The Globes gave Best Series trophies to shows the Emmys have far too much loser energy to ever reward, like Grey’s Anatomy, Party of Five, Nip/Tuck, The X-Files, Extras, Girls, and Twin Peaks. Lady Gaga has an acting Golden Globe for American Horror Story. The camp Christina Aguilera/Cher musical Burlesque has a Best Picture trophy. Hugh Jackman has a Golden Globe for Kate & Leopold. What even is that movie? And sometimes, the randomness isn’t wild, but accurate. Sharon Stone: Golden Globe winner for Casino.

Judd Apatow did a whole extended bit on how stupid the Globes winners used to be. The good times!

The Globes can’t be criticized for its taste anymore. We’re long past random Johnny Depp projects showered with nominations because the Hollywood Foreign Press was schmoozed by him. Now, the biggest complaint is that they’re so in line with other awards groups that its picks are downright boring. Jessie Buckley, Timothée Chalamet, and Paul T. Anderson all gave lovely audition speeches for their eventual time at the Oscar mic. It all just feels…rudimentary.

Chloé Zhao and Jessie Buckley attend the 83rd Annual Golden Globe Awards
Chloé Zhao and Jessie Buckley attend the 83rd Annual Golden Globe Awards CBS via Getty Images

The show itself had an admirable polish, but was disappointing because of it. We crave drunken tomfoolery. Remember when Jack Nicholson would be at the front table, wearing sunglasses because he was so blasted? When multiple stars missed their wins because they were in the loo?

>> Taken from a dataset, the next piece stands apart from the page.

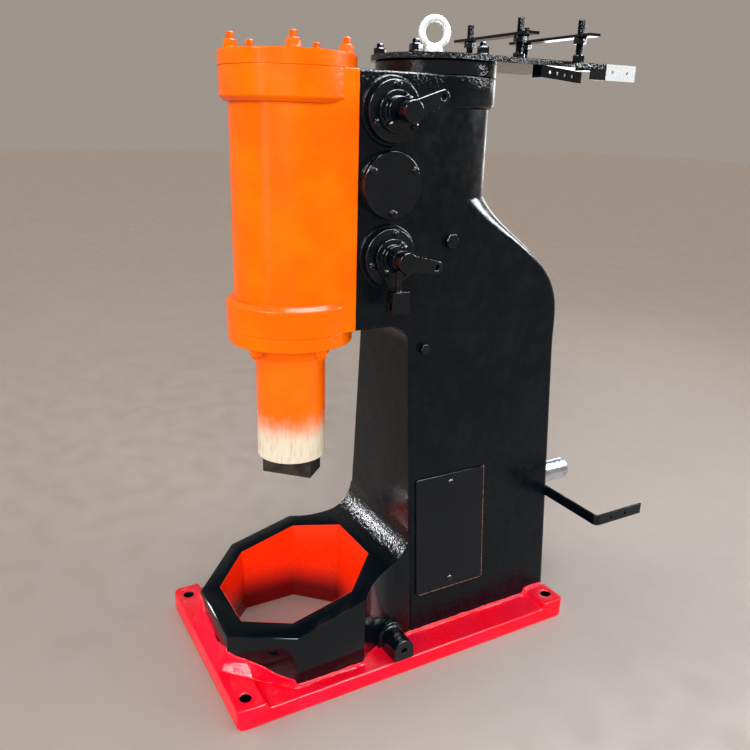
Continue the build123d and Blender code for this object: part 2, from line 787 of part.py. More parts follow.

The Globes became famous for chaos. For stars feeling like they could let loose. I don’t know if it’s an indictment of the awards race in general or the Globes specifically, but everything was so buttoned-up, so smooth.

I’m fully aware of my status as an award-show Goldilocks, demanding meaningful change from an organization and then yawning when it happens. That’s why I’m so thankful for Nikki Glaser. If anyone can save this sinking ship, it’s her.